━━━━━ Source excerpt ━━━━━
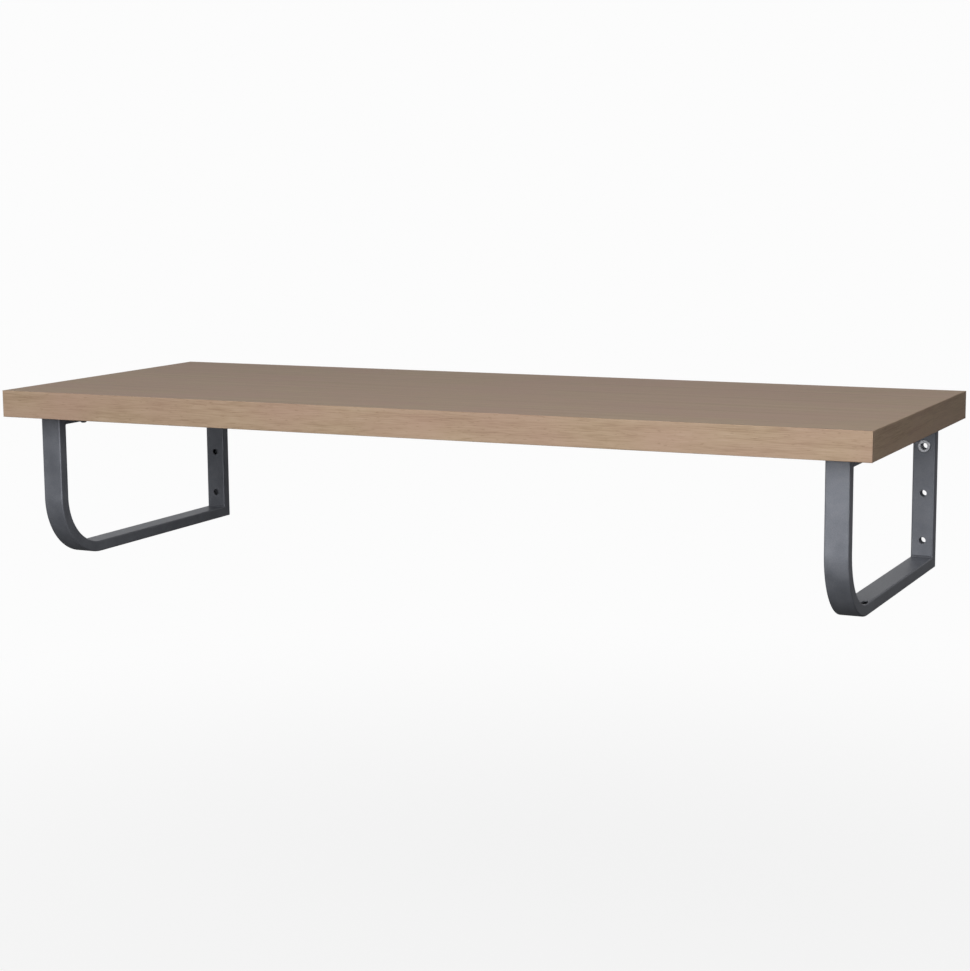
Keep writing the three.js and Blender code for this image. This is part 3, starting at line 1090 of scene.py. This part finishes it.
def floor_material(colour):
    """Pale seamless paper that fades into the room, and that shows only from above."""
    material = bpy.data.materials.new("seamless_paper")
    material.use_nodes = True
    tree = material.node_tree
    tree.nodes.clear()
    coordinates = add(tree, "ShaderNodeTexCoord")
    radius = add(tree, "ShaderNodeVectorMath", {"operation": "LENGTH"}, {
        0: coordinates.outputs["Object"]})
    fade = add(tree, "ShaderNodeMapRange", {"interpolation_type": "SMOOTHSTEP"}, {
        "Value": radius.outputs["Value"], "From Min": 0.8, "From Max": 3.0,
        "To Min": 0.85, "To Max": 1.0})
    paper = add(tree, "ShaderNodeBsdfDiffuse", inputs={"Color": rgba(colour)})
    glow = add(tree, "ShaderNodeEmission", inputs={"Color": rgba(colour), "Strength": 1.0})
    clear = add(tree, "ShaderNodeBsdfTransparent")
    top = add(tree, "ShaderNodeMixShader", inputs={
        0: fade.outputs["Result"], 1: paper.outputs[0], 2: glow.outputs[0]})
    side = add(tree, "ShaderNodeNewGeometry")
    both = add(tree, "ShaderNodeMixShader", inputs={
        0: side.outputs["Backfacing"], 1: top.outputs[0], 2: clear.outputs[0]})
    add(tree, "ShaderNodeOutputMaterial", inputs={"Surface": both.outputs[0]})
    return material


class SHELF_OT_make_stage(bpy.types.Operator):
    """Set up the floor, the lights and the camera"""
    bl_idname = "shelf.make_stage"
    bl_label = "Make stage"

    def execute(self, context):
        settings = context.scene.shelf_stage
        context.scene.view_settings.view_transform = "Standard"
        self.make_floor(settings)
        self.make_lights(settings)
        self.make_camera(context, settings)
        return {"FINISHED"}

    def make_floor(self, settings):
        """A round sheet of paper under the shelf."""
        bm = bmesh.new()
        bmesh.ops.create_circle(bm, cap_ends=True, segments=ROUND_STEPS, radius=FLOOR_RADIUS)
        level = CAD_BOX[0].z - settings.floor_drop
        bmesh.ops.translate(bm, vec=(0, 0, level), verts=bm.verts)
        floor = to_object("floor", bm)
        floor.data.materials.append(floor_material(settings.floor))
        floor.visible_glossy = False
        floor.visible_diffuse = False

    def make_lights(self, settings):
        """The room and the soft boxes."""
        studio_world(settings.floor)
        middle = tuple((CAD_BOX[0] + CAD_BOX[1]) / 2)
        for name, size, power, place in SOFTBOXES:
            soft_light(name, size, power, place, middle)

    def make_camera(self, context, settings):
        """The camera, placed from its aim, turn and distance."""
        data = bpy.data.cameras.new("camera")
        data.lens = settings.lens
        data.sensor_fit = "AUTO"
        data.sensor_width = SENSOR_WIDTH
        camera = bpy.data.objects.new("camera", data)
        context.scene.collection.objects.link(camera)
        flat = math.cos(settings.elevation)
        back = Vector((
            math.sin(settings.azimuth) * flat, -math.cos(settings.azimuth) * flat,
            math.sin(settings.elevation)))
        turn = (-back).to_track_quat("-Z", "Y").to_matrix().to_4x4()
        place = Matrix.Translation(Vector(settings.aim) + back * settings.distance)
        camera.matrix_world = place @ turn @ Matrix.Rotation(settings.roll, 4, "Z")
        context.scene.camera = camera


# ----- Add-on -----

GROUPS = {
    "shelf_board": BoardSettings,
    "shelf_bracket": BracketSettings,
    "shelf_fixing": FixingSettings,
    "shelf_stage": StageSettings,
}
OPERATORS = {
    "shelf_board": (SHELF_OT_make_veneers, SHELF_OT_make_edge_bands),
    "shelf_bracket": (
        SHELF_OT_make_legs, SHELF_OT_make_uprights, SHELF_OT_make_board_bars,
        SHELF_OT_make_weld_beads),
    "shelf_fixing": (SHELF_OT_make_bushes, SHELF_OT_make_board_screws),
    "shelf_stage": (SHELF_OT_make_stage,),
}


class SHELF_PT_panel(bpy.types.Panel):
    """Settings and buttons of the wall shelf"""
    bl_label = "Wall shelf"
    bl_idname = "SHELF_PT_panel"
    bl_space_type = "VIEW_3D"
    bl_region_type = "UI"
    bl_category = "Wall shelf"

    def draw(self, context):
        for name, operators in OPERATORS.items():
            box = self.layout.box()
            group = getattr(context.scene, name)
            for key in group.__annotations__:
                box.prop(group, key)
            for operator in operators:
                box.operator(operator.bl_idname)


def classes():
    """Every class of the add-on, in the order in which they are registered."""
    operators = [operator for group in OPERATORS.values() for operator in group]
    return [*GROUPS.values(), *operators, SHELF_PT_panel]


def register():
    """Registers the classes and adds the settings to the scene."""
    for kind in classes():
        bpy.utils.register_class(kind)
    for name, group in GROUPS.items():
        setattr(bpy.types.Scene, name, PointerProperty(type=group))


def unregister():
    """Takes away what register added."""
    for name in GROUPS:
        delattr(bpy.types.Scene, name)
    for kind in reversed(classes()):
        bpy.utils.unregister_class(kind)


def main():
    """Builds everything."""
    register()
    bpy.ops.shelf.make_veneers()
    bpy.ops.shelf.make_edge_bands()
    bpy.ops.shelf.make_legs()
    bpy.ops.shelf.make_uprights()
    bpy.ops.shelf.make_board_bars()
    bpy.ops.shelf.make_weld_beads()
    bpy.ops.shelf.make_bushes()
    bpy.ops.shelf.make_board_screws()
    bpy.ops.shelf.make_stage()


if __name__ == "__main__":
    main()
━━━━━
**What to produce**
Recite the full listing above exactly.

**Exercise output**
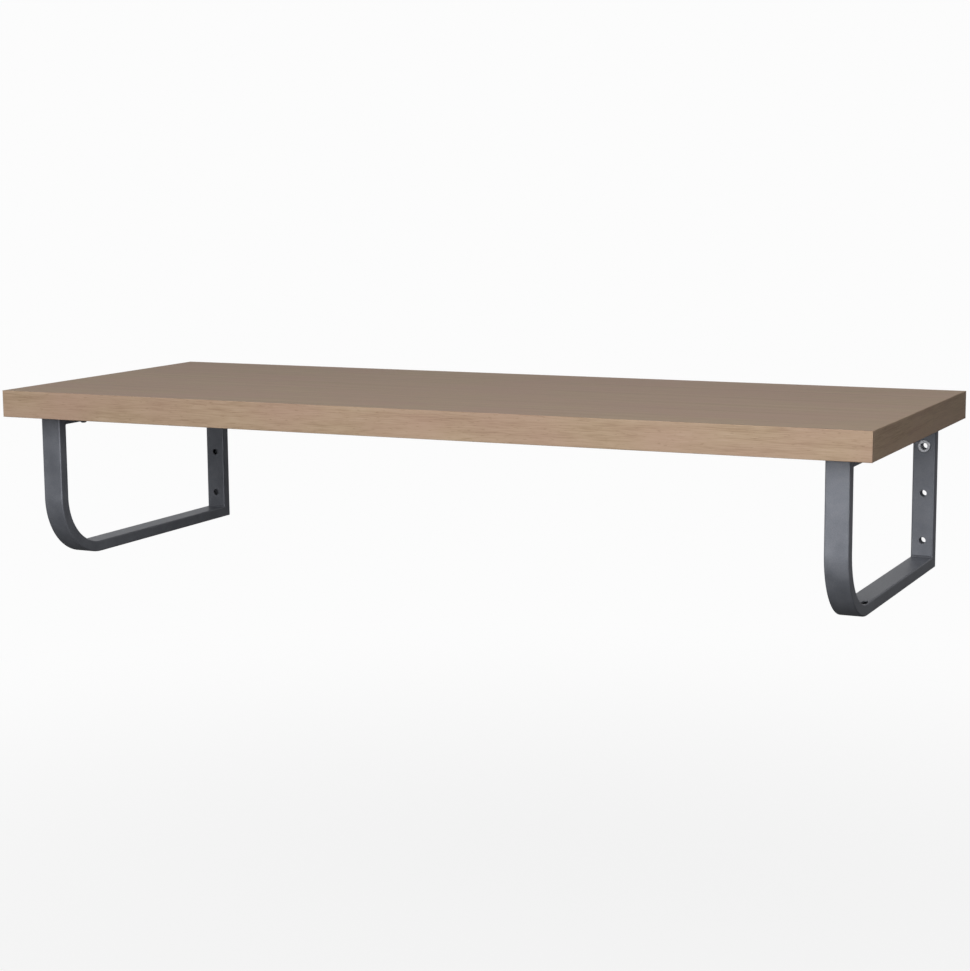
Keep writing the three.js and Blender code for this image. This is part 3, starting at line 1090 of scene.py. This part finishes it.
def floor_material(colour):
    """Pale seamless paper that fades into the room, and that shows only from above."""
    material = bpy.data.materials.new("seamless_paper")
    material.use_nodes = True
    tree = material.node_tree
    tree.nodes.clear()
    coordinates = add(tree, "ShaderNodeTexCoord")
    radius = add(tree, "ShaderNodeVectorMath", {"operation": "LENGTH"}, {
        0: coordinates.outputs["Object"]})
    fade = add(tree, "ShaderNodeMapRange", {"interpolation_type": "SMOOTHSTEP"}, {
        "Value": radius.outputs["Value"], "From Min": 0.8, "From Max": 3.0,
        "To Min": 0.85, "To Max": 1.0})
    paper = add(tree, "ShaderNodeBsdfDiffuse", inputs={"Color": rgba(colour)})
    glow = add(tree, "ShaderNodeEmission", inputs={"Color": rgba(colour), "Strength": 1.0})
    clear = add(tree, "ShaderNodeBsdfTransparent")
    top = add(tree, "ShaderNodeMixShader", inputs={
        0: fade.outputs["Result"], 1: paper.outputs[0], 2: glow.outputs[0]})
    side = add(tree, "ShaderNodeNewGeometry")
    both = add(tree, "ShaderNodeMixShader", inputs={
        0: side.outputs["Backfacing"], 1: top.outputs[0], 2: clear.outputs[0]})
    add(tree, "ShaderNodeOutputMaterial", inputs={"Surface": both.outputs[0]})
    return material


class SHELF_OT_make_stage(bpy.types.Operator):
    """Set up the floor, the lights and the camera"""
    bl_idname = "shelf.make_stage"
    bl_label = "Make stage"

    def execute(self, context):
        settings = context.scene.shelf_stage
        context.scene.view_settings.view_transform = "Standard"
        self.make_floor(settings)
        self.make_lights(settings)
        self.make_camera(context, settings)
        return {"FINISHED"}

    def make_floor(self, settings):
        """A round sheet of paper under the shelf."""
        bm = bmesh.new()
        bmesh.ops.create_circle(bm, cap_ends=True, segments=ROUND_STEPS, radius=FLOOR_RADIUS)
        level = CAD_BOX[0].z - settings.floor_drop
        bmesh.ops.translate(bm, vec=(0, 0, level), verts=bm.verts)
        floor = to_object("floor", bm)
        floor.data.materials.append(floor_material(settings.floor))
        floor.visible_glossy = False
        floor.visible_diffuse = False

    def make_lights(self, settings):
        """The room and the soft boxes."""
        studio_world(settings.floor)
        middle = tuple((CAD_BOX[0] + CAD_BOX[1]) / 2)
        for name, size, power, place in SOFTBOXES:
            soft_light(name, size, power, place, middle)

    def make_camera(self, context, settings):
        """The camera, placed from its aim, turn and distance."""
        data = bpy.data.cameras.new("camera")
        data.lens = settings.lens
        data.sensor_fit = "AUTO"
        data.sensor_width = SENSOR_WIDTH
        camera = bpy.data.objects.new("camera", data)
        context.scene.collection.objects.link(camera)
        flat = math.cos(settings.elevation)
        back = Vector((
            math.sin(settings.azimuth) * flat, -math.cos(settings.azimuth) * flat,
            math.sin(settings.elevation)))
        turn = (-back).to_track_quat("-Z", "Y").to_matrix().to_4x4()
        place = Matrix.Translation(Vector(settings.aim) + back * settings.distance)
        camera.matrix_world = place @ turn @ Matrix.Rotation(settings.roll, 4, "Z")
        context.scene.camera = camera


# ----- Add-on -----

GROUPS = {
    "shelf_board": BoardSettings,
    "shelf_bracket": BracketSettings,
    "shelf_fixing": FixingSettings,
    "shelf_stage": StageSettings,
}
OPERATORS = {
    "shelf_board": (SHELF_OT_make_veneers, SHELF_OT_make_edge_bands),
    "shelf_bracket": (
        SHELF_OT_make_legs, SHELF_OT_make_uprights, SHELF_OT_make_board_bars,
        SHELF_OT_make_weld_beads),
    "shelf_fixing": (SHELF_OT_make_bushes, SHELF_OT_make_board_screws),
    "shelf_stage": (SHELF_OT_make_stage,),
}


class SHELF_PT_panel(bpy.types.Panel):
    """Settings and buttons of the wall shelf"""
    bl_label = "Wall shelf"
    bl_idname = "SHELF_PT_panel"
    bl_space_type = "VIEW_3D"
    bl_region_type = "UI"
    bl_category = "Wall shelf"

    def draw(self, context):
        for name, operators in OPERATORS.items():
            box = self.layout.box()
            group = getattr(context.scene, name)
            for key in group.__annotations__:
                box.prop(group, key)
            for operator in operators:
                box.operator(operator.bl_idname)


def classes():
    """Every class of the add-on, in the order in which they are registered."""
    operators = [operator for group in OPERATORS.values() for operator in group]
    return [*GROUPS.values(), *operators, SHELF_PT_panel]


def register():
    """Registers the classes and adds the settings to the scene."""
    for kind in classes():
        bpy.utils.register_class(kind)
    for name, group in GROUPS.items():
        setattr(bpy.types.Scene, name, PointerProperty(type=group))


def unregister():
    """Takes away what register added."""
    for name in GROUPS:
        delattr(bpy.types.Scene, name)
    for kind in reversed(classes()):
        bpy.utils.unregister_class(kind)


def main():
    """Builds everything."""
    register()
    bpy.ops.shelf.make_veneers()
    bpy.ops.shelf.make_edge_bands()
    bpy.ops.shelf.make_legs()
    bpy.ops.shelf.make_uprights()
    bpy.ops.shelf.make_board_bars()
    bpy.ops.shelf.make_weld_beads()
    bpy.ops.shelf.make_bushes()
    bpy.ops.shelf.make_board_screws()
    bpy.ops.shelf.make_stage()


if __name__ == "__main__":
    main()